Consider a porous layer saturated with water that is at the boiling temperature at all depths. Show that the temperature-depth profile is given by $$ \frac{1}{T_{b 0}}-\frac{1}{T}=\frac{R_{V}}{L} \ln \left(1+\frac{\rho_{l} g_{y}}{p_{0}}\right) $$ where \(T_{b 0}\) is the boiling temperature of water at atmospheric pressure \(p_{0}, \rho_{l}\) is the density of liquid water which is assumed constant, and \(R_{V}\) is the gas constant for water vapor.

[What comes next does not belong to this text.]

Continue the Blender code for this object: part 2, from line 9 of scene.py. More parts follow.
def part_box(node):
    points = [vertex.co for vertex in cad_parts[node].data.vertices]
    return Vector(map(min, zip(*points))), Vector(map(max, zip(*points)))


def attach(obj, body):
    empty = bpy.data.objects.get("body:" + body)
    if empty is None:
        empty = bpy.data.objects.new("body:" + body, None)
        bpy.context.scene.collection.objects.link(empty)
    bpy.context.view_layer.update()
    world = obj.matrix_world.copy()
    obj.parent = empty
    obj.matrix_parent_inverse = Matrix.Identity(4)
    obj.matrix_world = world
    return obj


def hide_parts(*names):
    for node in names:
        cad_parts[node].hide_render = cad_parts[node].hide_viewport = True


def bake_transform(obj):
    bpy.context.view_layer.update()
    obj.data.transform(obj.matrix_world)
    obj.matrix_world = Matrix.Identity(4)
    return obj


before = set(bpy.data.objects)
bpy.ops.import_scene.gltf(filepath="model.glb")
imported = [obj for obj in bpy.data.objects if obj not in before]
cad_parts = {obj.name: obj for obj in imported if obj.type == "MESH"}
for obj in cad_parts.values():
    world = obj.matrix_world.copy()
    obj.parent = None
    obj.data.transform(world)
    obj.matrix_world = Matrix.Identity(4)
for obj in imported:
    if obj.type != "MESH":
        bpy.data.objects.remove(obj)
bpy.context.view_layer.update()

Start with the hydrostatic equation for the pressure and derive an equation for \(d T / d y\) by using the formula for the slope of the Clapeyron curve between water and steam $$ \frac{d p}{d T}=\frac{L \rho_{I} \rho_{v}}{T\left(\rho_{l}-\rho_{v}\right)} \approx \frac{L \rho_{v}}{T} $$ where \(\rho_{V}\) is the density of water vapor. Assume that steam is a perfect gas so that $$ \rho_{v}=\frac{p}{R_{v} T} $$ Finally, note that \(p=p_{0}+\rho_{l} g y\) if \(\rho_{l}\) is assumed constant. What is the temperature at a depth of \(1 \mathrm{~km} ?\) $$ \text { Take } R_{V}=0.462 \mathrm{~kJ} \mathrm{~kg}^{-1} \mathrm{~K}^{-1}, L=2500 \mathrm{~kJ} \mathrm{~kg}^{-1}, T_{b 0}= $$ \(373 \mathrm{~K}, p_{0}=10^{5} \mathrm{~Pa}, \rho_{l}=1000 \mathrm{~kg} \mathrm{~m}^{-3}, g=10 \mathrm{~m} \mathrm{~s}^{-2}\)

Calculate pressure as a function of depth in a vapor-dominated geothermal system consisting of a near-surface liquid layer \(400 \mathrm{~m}\) thick overlying a wet steam reservoir in which the pressurecontrolling phase is vapor. Assume that the hydrostatic law is applicable and that the liquid layer is at the boiling temperature throughout. Assume also that the steam reservoir is isothermal.